Analisadas as afirmações vindas de policiais, da direcção e de algumas pessoas nas redes sociais, constata-se uma inversão fundamental na forma de entender o que realmente está em causa e importa equacionar. Como psico-pedagoga, curso que também tenho, e como mãe, solidarizo-me com todas as mães e pais na extrema preocupação sobre as condições que temos nas escolas, a segurança dos nossos filhos e da sua saúde mental e física. Porque nós não temos escolas! Temos depósitos de crianças sem condições e muitas vezes sem suficientes professores habilitados para as matérias a dar, nem, em grande percentagem, formação humana e ética para ajudar a orientar o crescimento de uma criança. Têm culpa os professores? Não! Fazem o melhor que podem muitos deles. Também eles não puderam ter essa preparação que o país não oferece.
Há 2 milhões de crianças fora do Sistema de Ensino e nos que estão dentro, em turmas de 70 a 80 alunos! Como diz qualquer manual, para ser eficaz o ensino, uma turma deve ter no máximo 25 alunos. Para terem uma ideia do Orçamento Geral do Estado para a Educação, este reserva para o ensino pré-primário 22kzs/aluno/ano!!! As condições de higiene mínimas não estão asseguradas. Os WCS não têm água corrente em muitas escolas. Muitas meninas não podem ir à escola durante o período do ciclo menstrual por a escola não oferecer o mínimo de condições para que estas cuidem da sua higiene íntima.

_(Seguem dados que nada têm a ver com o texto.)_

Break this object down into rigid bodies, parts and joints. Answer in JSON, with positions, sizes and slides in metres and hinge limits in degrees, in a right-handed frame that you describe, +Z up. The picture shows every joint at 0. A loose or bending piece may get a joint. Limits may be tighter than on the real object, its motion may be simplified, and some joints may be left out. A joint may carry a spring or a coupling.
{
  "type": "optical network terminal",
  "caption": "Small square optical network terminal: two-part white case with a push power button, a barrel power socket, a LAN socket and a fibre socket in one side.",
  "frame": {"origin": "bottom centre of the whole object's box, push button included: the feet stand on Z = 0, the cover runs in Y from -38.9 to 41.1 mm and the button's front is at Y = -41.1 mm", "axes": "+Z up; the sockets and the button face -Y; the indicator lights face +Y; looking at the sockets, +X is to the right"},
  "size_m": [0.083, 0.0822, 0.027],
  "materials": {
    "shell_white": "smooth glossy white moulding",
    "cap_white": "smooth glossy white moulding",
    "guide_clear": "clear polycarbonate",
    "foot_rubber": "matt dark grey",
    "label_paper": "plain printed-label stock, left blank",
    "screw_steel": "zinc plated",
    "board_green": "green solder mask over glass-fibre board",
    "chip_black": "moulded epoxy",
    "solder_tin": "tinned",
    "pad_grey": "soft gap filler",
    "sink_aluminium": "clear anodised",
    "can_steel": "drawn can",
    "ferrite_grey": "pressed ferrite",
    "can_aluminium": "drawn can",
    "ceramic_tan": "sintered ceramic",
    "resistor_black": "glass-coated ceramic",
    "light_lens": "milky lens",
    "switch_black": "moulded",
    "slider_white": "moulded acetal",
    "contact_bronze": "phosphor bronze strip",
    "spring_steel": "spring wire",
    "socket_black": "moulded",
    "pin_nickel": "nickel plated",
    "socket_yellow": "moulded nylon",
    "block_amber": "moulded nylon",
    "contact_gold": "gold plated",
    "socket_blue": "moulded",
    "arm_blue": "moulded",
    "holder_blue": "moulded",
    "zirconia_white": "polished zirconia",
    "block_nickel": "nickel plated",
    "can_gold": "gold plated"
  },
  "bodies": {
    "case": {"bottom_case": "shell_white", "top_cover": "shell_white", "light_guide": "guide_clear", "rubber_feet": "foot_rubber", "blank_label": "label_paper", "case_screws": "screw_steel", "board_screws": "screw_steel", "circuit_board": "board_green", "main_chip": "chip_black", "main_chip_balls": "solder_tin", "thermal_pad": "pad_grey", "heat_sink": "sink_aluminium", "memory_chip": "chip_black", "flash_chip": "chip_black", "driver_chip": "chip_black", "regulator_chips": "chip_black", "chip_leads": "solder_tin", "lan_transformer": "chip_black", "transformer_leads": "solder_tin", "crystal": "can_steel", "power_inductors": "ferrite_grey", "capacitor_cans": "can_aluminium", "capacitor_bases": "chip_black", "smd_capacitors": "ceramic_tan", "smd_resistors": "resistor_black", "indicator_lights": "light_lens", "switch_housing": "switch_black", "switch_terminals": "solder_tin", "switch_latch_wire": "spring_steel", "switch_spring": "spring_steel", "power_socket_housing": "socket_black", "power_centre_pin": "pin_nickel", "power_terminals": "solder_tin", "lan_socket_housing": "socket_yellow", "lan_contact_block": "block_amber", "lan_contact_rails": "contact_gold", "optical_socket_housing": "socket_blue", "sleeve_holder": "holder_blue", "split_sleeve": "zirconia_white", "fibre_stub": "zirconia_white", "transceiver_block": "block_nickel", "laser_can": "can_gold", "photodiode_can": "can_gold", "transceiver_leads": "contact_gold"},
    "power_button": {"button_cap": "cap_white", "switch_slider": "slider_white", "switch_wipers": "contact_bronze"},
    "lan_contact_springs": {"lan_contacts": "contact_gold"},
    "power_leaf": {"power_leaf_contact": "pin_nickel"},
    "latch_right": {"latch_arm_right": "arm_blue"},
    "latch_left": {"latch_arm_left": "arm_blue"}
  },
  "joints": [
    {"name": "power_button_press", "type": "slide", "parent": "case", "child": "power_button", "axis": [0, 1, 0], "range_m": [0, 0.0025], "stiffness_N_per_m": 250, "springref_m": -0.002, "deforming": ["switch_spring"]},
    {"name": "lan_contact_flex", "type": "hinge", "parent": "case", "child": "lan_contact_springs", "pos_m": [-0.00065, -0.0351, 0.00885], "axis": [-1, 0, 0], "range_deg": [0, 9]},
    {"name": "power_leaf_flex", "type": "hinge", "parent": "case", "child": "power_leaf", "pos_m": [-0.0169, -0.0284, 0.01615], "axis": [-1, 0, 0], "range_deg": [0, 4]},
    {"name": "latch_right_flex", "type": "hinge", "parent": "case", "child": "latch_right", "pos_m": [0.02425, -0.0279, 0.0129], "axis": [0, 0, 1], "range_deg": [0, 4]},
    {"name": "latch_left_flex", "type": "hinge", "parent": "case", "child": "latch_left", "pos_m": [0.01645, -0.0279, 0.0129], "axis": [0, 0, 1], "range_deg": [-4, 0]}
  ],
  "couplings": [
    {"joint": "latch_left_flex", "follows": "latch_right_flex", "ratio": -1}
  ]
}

Diz a UNICEF, com quem Angola assinou todos os compromissos de assegurar a educação de sãs crianças, que para uma instituição de ensino se chamar Escola, é necessário integrar no programa básico, WCs com água, cantina, biblioteca, um pavilhão gimno-desportivo, salas com ventilação e iluminação natural, carteiras, quadros e equipamento didáctico. Falo de condições mínimas, cujos conteúdos exigidos Angola assinou com entidades internacionais e se comprometeu a cumprir.

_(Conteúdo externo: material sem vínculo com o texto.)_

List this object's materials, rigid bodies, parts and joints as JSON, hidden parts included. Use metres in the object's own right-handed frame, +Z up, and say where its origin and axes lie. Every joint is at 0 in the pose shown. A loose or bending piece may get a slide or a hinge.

Senhores(as) governantes, como pais, o que pensam fazer? (não falar, porque de palavras que o vento leva, estamos cansados). Se fossem os vossos filhos, como se sentiriam, pensando que são capazes da empatia? Todos os angolanos têm um carinho e uma preocupação fundamental com o desejo de educar os seus filhos. E o que oferece o Estado às crianças do país? Que pessoas, que capital técnico, que país poderemos ter, se não tivermos as mínimas condições? E ironicamente, de uma forma absurda e até hilariante, fala-se em formar astronautas! Que disfunção mental está instalada, entre o absurdo com que a comunicação social propagandeia o país quase perfeito e a nossa realidade? Temos sim, todos nós pais, o direito e o dever constitucional de exigir que os nossos filhos possam ter uma educação digna, que os nossos filhos se formem capazes de ser profissionais úteis e competentes, que os nossos filhos não sejam alvo de agressão gratuita pelas autoridades policiais nem expostos ao exercício da violência. É de lei e as leis são para cumprir pelo Estado.

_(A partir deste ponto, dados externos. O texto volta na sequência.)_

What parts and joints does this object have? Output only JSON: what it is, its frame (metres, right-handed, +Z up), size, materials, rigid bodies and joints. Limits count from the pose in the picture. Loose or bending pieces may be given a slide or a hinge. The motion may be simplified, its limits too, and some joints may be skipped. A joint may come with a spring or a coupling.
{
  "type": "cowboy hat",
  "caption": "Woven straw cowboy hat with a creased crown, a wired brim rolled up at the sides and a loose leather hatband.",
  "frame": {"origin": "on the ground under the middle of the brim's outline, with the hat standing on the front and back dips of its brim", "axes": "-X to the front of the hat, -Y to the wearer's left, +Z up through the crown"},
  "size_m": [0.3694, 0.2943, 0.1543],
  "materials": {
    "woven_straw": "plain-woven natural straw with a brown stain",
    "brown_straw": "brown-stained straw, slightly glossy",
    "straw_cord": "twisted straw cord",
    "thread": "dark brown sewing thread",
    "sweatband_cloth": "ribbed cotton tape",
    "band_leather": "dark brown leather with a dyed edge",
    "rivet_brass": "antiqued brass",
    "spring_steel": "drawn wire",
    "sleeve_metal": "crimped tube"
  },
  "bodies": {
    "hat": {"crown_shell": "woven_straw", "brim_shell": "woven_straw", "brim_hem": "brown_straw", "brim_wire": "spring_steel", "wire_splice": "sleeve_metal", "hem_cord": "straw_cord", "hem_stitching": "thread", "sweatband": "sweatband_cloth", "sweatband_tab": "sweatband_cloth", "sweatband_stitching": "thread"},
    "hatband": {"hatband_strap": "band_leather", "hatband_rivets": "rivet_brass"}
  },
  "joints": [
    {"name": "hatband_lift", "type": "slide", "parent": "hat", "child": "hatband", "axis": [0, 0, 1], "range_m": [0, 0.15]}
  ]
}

E como cidadãos que todos somos, temos que nos insurgir contra a desumanização do modo de agir dos elementos da autoridade e defesa nacionais. Não têm aqueles policias também filhos? Não têm os professores também filhos? Um Estado que reage a professores e crianças com balas, que não entende como legitimas exigências mínimas de dignidade humana para a vida do seu povo, é um NÃO-ESTADO. As crianças são a reserva moral de um país. Angola fica, com estas e outras posturas, na História do Mundo, como um infractor dos princípios fundamentais da carta universal dos direitos das crianças. Reveja-se com urgência a gravidade com que se lida com direitos e condições fundamentais da vida dos cidadãos angolanos, à beira da ruptura. Se todos sentimos na pele a disrupção, como não o governo? E acredita o governo que a repressão e a violência são as soluções para resolver os problemas? Deveria ser o poder a assumir como prioridade absoluta, a revisão dos modelos adoptados e de pessoas responsáveis pelas instituições, cujos princípios e práticas são anti-éticos e chegam a ser desumanos.
Como já dizia Voltaire, no século XVIII – “O melhor governo é aquele em que há o menor número de homens inúteis”.